何故気づかないのだろう。だから「政治はダメ」と言われる。その原因はシステムなのか、
人なのか。やはり人だと思う。
人がシステムを変えればいいのだから。
『おれがおれが』と自分の地位に固執するあまりタックスペイヤーの存在を忘れ親方日の丸
意識のトップがいるかぎり悪い政治は続くだろう。
国民にすべてをディスクローズして単年度予算を廃止して早急に責任ある明確な国家財務諸表
を作成すべきである。
終わりに、今回の選挙で民主党はマニフェストに子ども手当5.5兆円、農業の戸別所得補償に
1兆円、高速道路無料化に1.3兆円等平成25年度の所要額を16.8兆円と試算している。
自公はこのことをバラまきといやらしいほど批判の大キャンペーンを張ったが結果は民主党の
大勝利。
選挙は終ったが、仕事はこれからだ。
民主党の実力が試される時がやってきたと言ってよい。
それは@国の総予算207兆円の徹底効率化によるムダ使いの根絶などで9.1兆円
A「埋蔵金」や政府資産の活用で5兆円
B租税特別措置などの見直しで2.7兆円
以上3点計16.8兆円の財源を平成25年度までに確保することが約束されている。
これは大変な仕事である。

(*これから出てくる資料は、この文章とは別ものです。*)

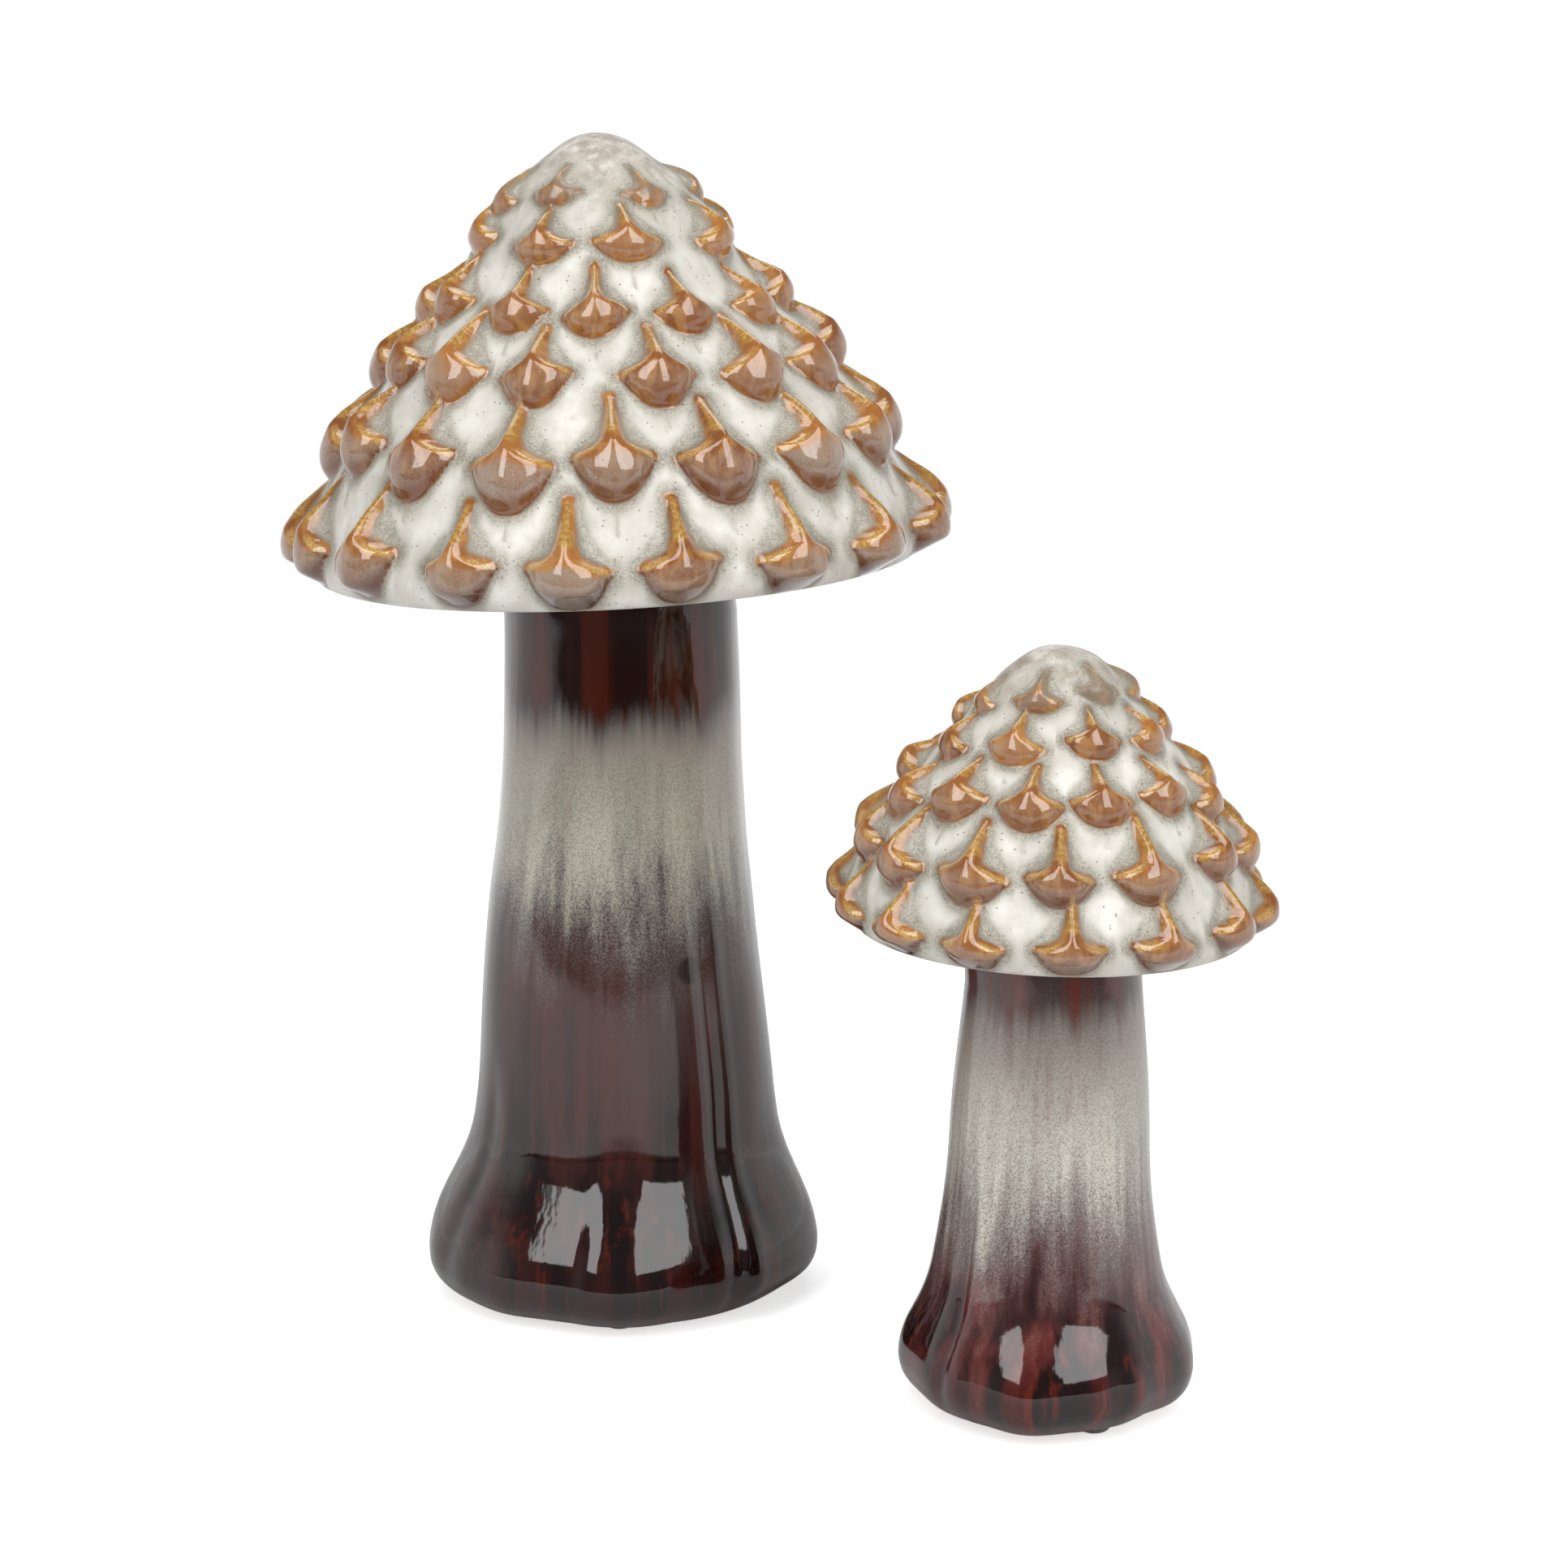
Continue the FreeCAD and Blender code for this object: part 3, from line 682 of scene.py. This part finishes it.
def cap_glaze(name, rim, top, hazy):
    """The broken cream glaze. Rim and top are the cap's heights above the table, in millimetres.

    Hazy says how much more haze the lower bellies have than the upper ones.
    """
    glaze = Glaze(name, IOR=1.6, Coat_Roughness=0.03)
    stain, crest, spine = (glaze.attribute(mark) for mark in ("stain", "crest", "spine"))
    belly, seam, tone, ripple = (glaze.attribute(mark) for mark in ("belly", "seam", "tone", "ripple"))
    cloud = glaze.mottle(150, detail=4)
    wisps = glaze.mottle(420, 150, detail=3)
    grain = glaze.mottle(2300, detail=2)
    edge = stain + (wisps - 0.5) * 0.34 + (grain - 0.5) * 0.16 - (cloud - 0.5) * 0.25
    height = glaze.height()
    crown = height.rise((rim + 0.70 * (top - rim)) * MM, (top - 4) * MM)
    brown = (edge - crown * 0.25).rise(0.70, 0.90)
    # The grey fringe round each scale is partly thin cream and partly painted shade in the hollows round it.
    fringe = edge.rise(0.06, 0.56)

    cream = glaze.blend(cloud.rise(0.35, 0.66), colour(216, 212, 202), colour(232, 230, 222))
    cream = glaze.blend(wisps.rise(0.56, 0.80) * 0.40, cream, colour(196, 184, 162))
    thin = crown * (cloud + (wisps - 0.5) * 0.6 + (grain - 0.5) * 0.3).rise(0.20, 0.70)
    cream = glaze.blend(thin * 0.85, cream, colour(140, 122, 104))
    grey = glaze.blend((grain * 0.5 + wisps * 0.5).rise(0.38, 0.60), colour(160, 155, 140), colour(196, 192, 179))
    surface = glaze.blend(fringe * 0.9, cream, grey)
    specks = (grain * 0.6 + wisps * 0.4).rise(0.40, 0.60)
    speckle = glaze.blend(specks, colour(134, 128, 114), colour(184, 180, 166))
    surface = glaze.blend(edge.rise(0.34, 0.56) * 0.75, surface, speckle)
    # Painted shade: a darker ring where the cream meets each scale's brown.
    surface = glaze.blend(edge.rise(0.54, 0.84) * 0.7, surface, colour(126, 108, 84))

    lowness = height.rise((rim + 0.62 * (top - rim)) * MM, (rim + 0.25 * (top - rim)) * MM)
    warm = glaze.blend(tone, colour(136, 80, 38), colour(172, 112, 54))
    warm = glaze.blend(wisps.rise(0.44, 0.64) * 0.55, warm, colour(196, 144, 82))
    warm = glaze.blend(belly.rise(0.45, 0.9) * (0.12 + 0.62 * lowness), warm, colour(106, 60, 40))
    from_middle = belly - 0.5
    ground = (1 - from_middle * from_middle * 5).rise(0.1, 0.9)
    dust = (grain * 0.7 + wisps * 0.3).rise(0.25, 0.6)
    haze = (ground * belly.rise(0.06, 0.3) * (0.45 + 0.6 * tone) * dust).least(1)
    face = glaze.blend(haze * (0.34 + hazy * lowness), warm, colour(154, 143, 130))
    burnt = (height.rise((rim + 10) * MM, (rim - 2) * MM) * belly.rise(0.30, 0.9)).least(1)
    face = glaze.blend(burnt * (0.35 + 0.5 * tone), face, colour(60, 27, 24))
    surface = glaze.blend(brown, surface, face)
    bands = ((ripple * 3.6 + wisps * 22 + cloud * 12).sine() * 0.5 + 0.5) * grain.rise(0.2, 0.6)
    amber = glaze.blend(0.15 + bands * 0.55, colour(156, 110, 40), colour(212, 174, 92))
    surface = glaze.blend((spine.rise(0.25, 0.80) * brown * 0.9).least(1), surface, amber)
    lip = glaze.blend(grain.rise(0.3, 0.7), colour(170, 122, 50), colour(218, 184, 116))
    surface = glaze.blend((crest.rise(0.30, 0.90) * brown * 0.85).least(1), surface, lip)

    crack = seam * (1 - fringe * 0.6) * wisps.rise(0.3, 0.5)
    surface = glaze.blend(crack * 0.55, surface, colour(138, 124, 100))
    dots = glaze.pinholes(820, 0.21, 0.30) * (1 - brown * 0.7)
    pits = glaze.pinholes(1500, 0.17, 0.14)
    surface = glaze.blend((dots * 0.60 + pits * 0.35).least(1), surface, colour(142, 116, 84))
    relief = dots * -0.6 + cloud * 0.6 + bands * spine * 0.2 + grain * 0.03 - crack * 0.8
    gloss = (brown + cloud.rise(0.4, 0.7) * 0.2).least(1)
    glaze.paint(
        Base_Color=surface,
        Normal=glaze.bumped(relief, 0.25 * MM),
        Roughness=0.50 - 0.44 * gloss,
        Coat_Weight=0.02 + 0.78 * gloss,
    )
    return glaze.material


# %% [markdown]
# The stems wear a dark iron glaze that ran. A pale oatmeal band was poured round the shaft and flowed down in
# tongues, with a violet fringe at its lower edge and a plum zone under it, and orange-red streaks show where the
# iron is thin. One small iron spot lies on the tall stem, under the band. The sole's edge is bare brown clay.

# %% Stem glaze
IRON_SPOT = Vector((-15.8, -2.6, 80)) * MM


def stem_glaze(name, band_low, band_high, soft, shift, iron):
    """The running glaze. The band's heights are above the table, in millimetres, and soft is its upper edge's.

    Shift moves the pattern, and iron holds the glaze's colours by name.
    """
    glaze = Glaze(name, Roughness=0.06, IOR=1.55, Coat_Weight=0.3, Coat_Roughness=0.02)
    height = glaze.height()
    streaks = glaze.mottle(150, 9, detail=3, shift=shift)
    fine = glaze.mottle(420, 26, detail=2, shift=shift)
    cloud = glaze.mottle(75, 45, detail=4, shift=shift)
    grain = glaze.mottle(2600, detail=3, roughness=0.7)
    tongues = (streaks - 0.5) * 50 + (fine - 0.5) * 14 + (cloud - 0.5) * 22
    low = height * (1 / MM) + tongues
    high = height * (1 / MM) + (streaks - 0.5) * 14 + (fine - 0.5) * 10
    speckle = (grain - 0.5) * 20

    oats = iron["band"]
    dark = glaze.blend(streaks.rise(0.42, 0.62), colour(*iron["dark"]), colour(*iron["red"]))
    dark = glaze.blend(fine.rise(0.54, 0.74) * 0.5, dark, colour(*iron["orange"]))
    violet = glaze.blend(grain.rise(0.35, 0.65), colour(*iron["fringe"]), colour(*[0.66 * part for part in oats]))
    plum = glaze.blend(streaks.rise(0.40, 0.60) * 0.8, colour(*iron["plum"]), colour(*iron["rose"]))
    plum = glaze.blend(cloud.rise(0.42, 0.66) * 0.5, plum, colour(64, 50, 50))
    runs = (streaks * 0.6 + fine * 0.4).rise(0.36, 0.62)
    light = glaze.blend(runs, colour(*[0.86 * part for part in oats]), colour(*oats))
    light = glaze.blend(high.rise(band_high - 18 - soft, band_high) * 0.45, light, colour(136, 116, 110))
    oatmeal = glaze.blend(0.35 + grain.rise(0.32, 0.60) * 0.65, colour(112, 100, 92), light)
    oatmeal = glaze.blend((fine * 0.5 + cloud * 0.5).rise(0.52, 0.66) * 0.4, oatmeal, colour(116, 88, 84))

    neck = glaze.blend(streaks.rise(0.44, 0.62) * 0.5, colour(*iron["neck"]), colour(*iron["orange"]))
    dark = glaze.blend(high.rise(band_high + 2, band_high + 10), dark, neck)
    mid = low.rise(band_low * 0.2, band_low * 0.75) * (1 - high.rise(band_high - 2, band_high + 4))
    surface = glaze.blend(mid, dark, plum)
    body = (low + speckle).rise(band_low - 10, band_low + 14)
    body *= 1 - (high + speckle).rise(band_high - soft, band_high + 0.8 * soft)
    edge = (low + speckle).rise(band_low - 24, band_low + 2) * (1 - high.rise(band_high, band_high + 8))
    surface = glaze.blend(edge * 0.8, surface, violet)
    surface = glaze.blend(body, surface, oatmeal)
    spot = (glaze.distance(IRON_SPOT) + (cloud - 0.5) * 2.5 * MM).rise(3.9 * MM, 2.5 * MM)
    surface = glaze.blend(spot * (0.35 + 0.6 * grain.rise(0.35, 0.6)), surface, colour(22, 14, 18))
    foot_line = height.rise(2.6 * MM, 1.7 * MM)
    surface = glaze.blend(foot_line, surface, colour(176, 118, 76))
    relief = streaks * 0.5 + fine * 0.12 + body * 0.15 + cloud * 0.5
    glaze.paint(Base_Color=surface, Normal=glaze.bumped(relief, 0.22 * MM))
    return glaze.material


# %% [markdown]
# The bond is a matt brown where it shows, and the dots are a clear soft plastic that takes the floor's colour.

# %% Bond and dot finishes


def bond_finish():
    glaze = Glaze("bond_finish", Roughness=0.5)
    cloud = glaze.mottle(400, detail=3)
    surface = glaze.blend(cloud.rise(0.35, 0.65), colour(52, 34, 28), colour(86, 66, 54))
    glaze.paint(Base_Color=surface, Normal=glaze.bumped(cloud, 0.15 * MM))
    return glaze.material


def dot_finish():
    glaze = Glaze("dot_finish", Roughness=0.18, IOR=1.45, Transmission_Weight=0.7)
    cloud = glaze.mottle(900, detail=2)
    surface = glaze.blend(cloud.rise(0.4, 0.7), colour(214, 214, 208), colour(236, 236, 232))
    glaze.paint(Base_Color=surface, Normal=glaze.bumped(cloud, 0.03 * MM))
    return glaze.material


# %% [markdown]
# Everything is made here, the tall mushroom first.

# %% Make the set
BAND = {"tall": (97, 132, 6, (0.0, 0.0, 0.0)), "short": (46, 84, 15, (3.1, 1.7, 0.0))}
IRON = {
    "tall": {
        "dark": (22, 9, 8), "red": (48, 16, 12), "orange": (96, 34, 17), "neck": (34, 13, 10),
        "plum": (52, 33, 31), "rose": (80, 40, 34), "fringe": (78, 66, 78), "band": (190, 188, 172),
    },
    "short": {
        "dark": (26, 8, 7), "red": (72, 16, 9), "orange": (126, 42, 18), "neck": (74, 58, 58),
        "plum": (84, 50, 50), "rose": (120, 58, 54), "fringe": (116, 94, 100), "band": (224, 221, 207),
    },
}
HAZY = {"tall": 0.6, "short": 0.25}
bond = bond_finish()
rubber = dot_finish()
for owner in ("tall", "short"):
    rim = SHOULDER[owner].z / MM + BOND_THICKNESS[owner]
    make_stem(owner, stem_glaze(f"{owner}_stem_glaze", *BAND[owner], IRON[owner]))
    make_cap(owner, cap_glaze(f"{owner}_cap_glaze", rim, rim + DOME[owner][0][1], HAZY[owner]))
    make_bond(owner, bond)
    make_dots(owner, rubber)

# %% [markdown]
# The set stands on a white sheet. Near the set it is lit paper, which keeps the shadow, with a glow that only the
# camera meets; further out the camera meets plain white. Rays that were mirrored or bent see the same bright
# sheet behind and beside the set, but a dark one in front, where the studio's table ends: that darkens the stems.

# %% Floor
FLOOR_HALF = 6.0
FLOOR_GLOW = 0.66
FAR_SHARE = 0.75
DARK_TABLE = (0.09, 0.09, 0.09)
TABLE_END = (-0.28, -0.50)
WHITE_FROM = (0.22, 0.60)


def floor_finish():
    """Lit paper near the set, and plain white further out, for the camera and for mirrored or bent rays."""
    finish = Glaze("paper", Roughness=0.9)
    cloud = finish.mottle(3, detail=2)
    paper = finish.blend(cloud, (0.80, 0.80, 0.80), (0.82, 0.82, 0.82))
    rays = finish.node("ShaderNodeLightPath")
    seen = Number(finish, rays.outputs["Is Camera Ray"])
    glossy, bent = (Number(finish, rays.outputs[kind]) for kind in ("Is Glossy Ray", "Is Transmission Ray"))
    mirrored = glossy.most(bent)
    table_end = finish.number("ShaderNodeSeparateXYZ", "Y", {"Vector": finish.place}).rise(*TABLE_END)
    shown = finish.blend(mirrored * table_end, paper, DARK_TABLE)
    lit = finish.node("ShaderNodeBsdfDiffuse", None, {"Color": shown})
    glow = finish.node("ShaderNodeEmission", None, {"Color": (1, 1, 1), "Strength": seen * FLOOR_GLOW})
    near = finish.node("ShaderNodeAddShader", None, {0: lit.outputs[0], 1: glow.outputs[0]})
    white = finish.node("ShaderNodeEmission", None, {"Color": (1, 1, 1), "Strength": 1})
    far = (seen + mirrored * (1 - table_end) * FAR_SHARE) * finish.distance().rise(*WHITE_FROM)
    both = finish.node("ShaderNodeMixShader", None, {0: far, 1: near.outputs[0], 2: white.outputs[0]})
    finish.feed(finish.tree.nodes["Material Output"].inputs["Surface"], both.outputs[0])
    return finish.material


bm = bmesh.new()
bmesh.ops.create_grid(bm, x_segments=2, y_segments=2, size=FLOOR_HALF)
mesh = bpy.data.meshes.new("floor")
bm.to_mesh(mesh)
bm.free()
mesh.materials.append(floor_finish())
floor = bpy.data.objects.new("floor", mesh)
bpy.context.scene.collection.objects.link(floor)
print("floor", 2 * FLOOR_HALF, "m wide")

# %% [markdown]
# Two tall softboxes stand before the set, left and right, 40 degrees up. They make the pairs of windows on every
# belly and on the feet. A third lamp hangs behind the set, high up, and edges the caps with light.

# %% Lights
LAMP_AIM = Vector((0, 0, 0.12))


def add_softbox(name, bearing, elevation, distance, size, power):
    """A rectangular lamp that looks at the middle of the set. Bearings are degrees to the right of the camera."""
    turn, rise = math.radians(bearing), math.radians(elevation)
    back = Vector((math.sin(turn) * math.cos(rise), -math.cos(turn) * math.cos(rise), math.sin(rise)))
    lamp = bpy.data.lights.new(name, "AREA")
    lamp.shape = "RECTANGLE"
    lamp.size, lamp.size_y = size
    lamp.energy = power
    holder = bpy.data.objects.new(name, lamp)
    holder.location = LAMP_AIM + back * distance
    holder.rotation_euler = (-back).to_track_quat("-Z", "Y").to_euler()
    bpy.context.scene.collection.objects.link(holder)
    print(name, "at", [round(number / MM) for number in holder.location], "with", power, "W")


add_softbox("softbox_left", -38, 40, 1.1, (0.50, 1.15), 6.8)
add_softbox("softbox_right", 36, 40, 1.1, (0.62, 1.25), 8.4)
add_softbox("overhead", 180, 62, 1.5, (1.2, 0.8), 6.5)

# %% [markdown]
# The room is a white sweep to the sides and behind, which edges the dark stems with light, and a dim studio above
# and towards the camera, so that dark glaze stays dark there. The direction of a ray says which it meets. The
# camera itself meets plain white.

# %% Room
SWEEP_UP = (0.55, 0.10)
SWEEP_BACK = (-0.75, -0.05)
DIM, BRIGHT, PLAIN_WHITE = (0.13, 0.132, 0.138), (0.80, 0.80, 0.80), (1, 1, 1)
world = bpy.data.worlds.new("studio")
world.use_nodes = True
bpy.context.scene.world = world
room = Tree(world.node_tree)
direction = room.node("ShaderNodeTexCoord").outputs["Generated"]
upward = room.number("ShaderNodeSeparateXYZ", "Z", {"Vector": direction})
backward = room.number("ShaderNodeSeparateXYZ", "Y", {"Vector": direction})
sweep = upward.rise(*SWEEP_UP) * backward.rise(*SWEEP_BACK)
shade = room.blend(sweep, DIM, BRIGHT)
seen = room.number("ShaderNodeLightPath", "Is Camera Ray")
room.feed(room.tree.nodes["Background"].inputs["Color"], room.blend(seen, shade, PLAIN_WHITE))
print("room made of", len(world.node_tree.nodes), "nodes")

しかし、やってもらわないと困る。
官僚からの凄まじい抵抗があると思うが国民の声を後盾にして闘って勝ち取って欲しいと思う。
その闘いの中で「官僚システム」や「官僚支配」が見直されるならば日本にとって、国民にとって大変有益なことだと思う。
その結果、「過去官僚」も反省し、自分本位ではなく民主的な手法にウイングを変えざるを得ないのではないかと思う。
そして民主党は赤字国債を発行しないと約束している。
先ずいいことだと思う。
赤字国債を少なくすることが国民にとって、国家にとって一番大切であることを肝に銘じて頑張っていただきたい。
多くのタックスペイヤーはそう願っているし、民主党の改革する仕事に期待している。
これからの仕事は革命と言っても過言ではない。
民主党は勇気を持ってこの革命を成し遂げて欲しい。
頑張れ民主党。
タックスペイヤーは見守っている。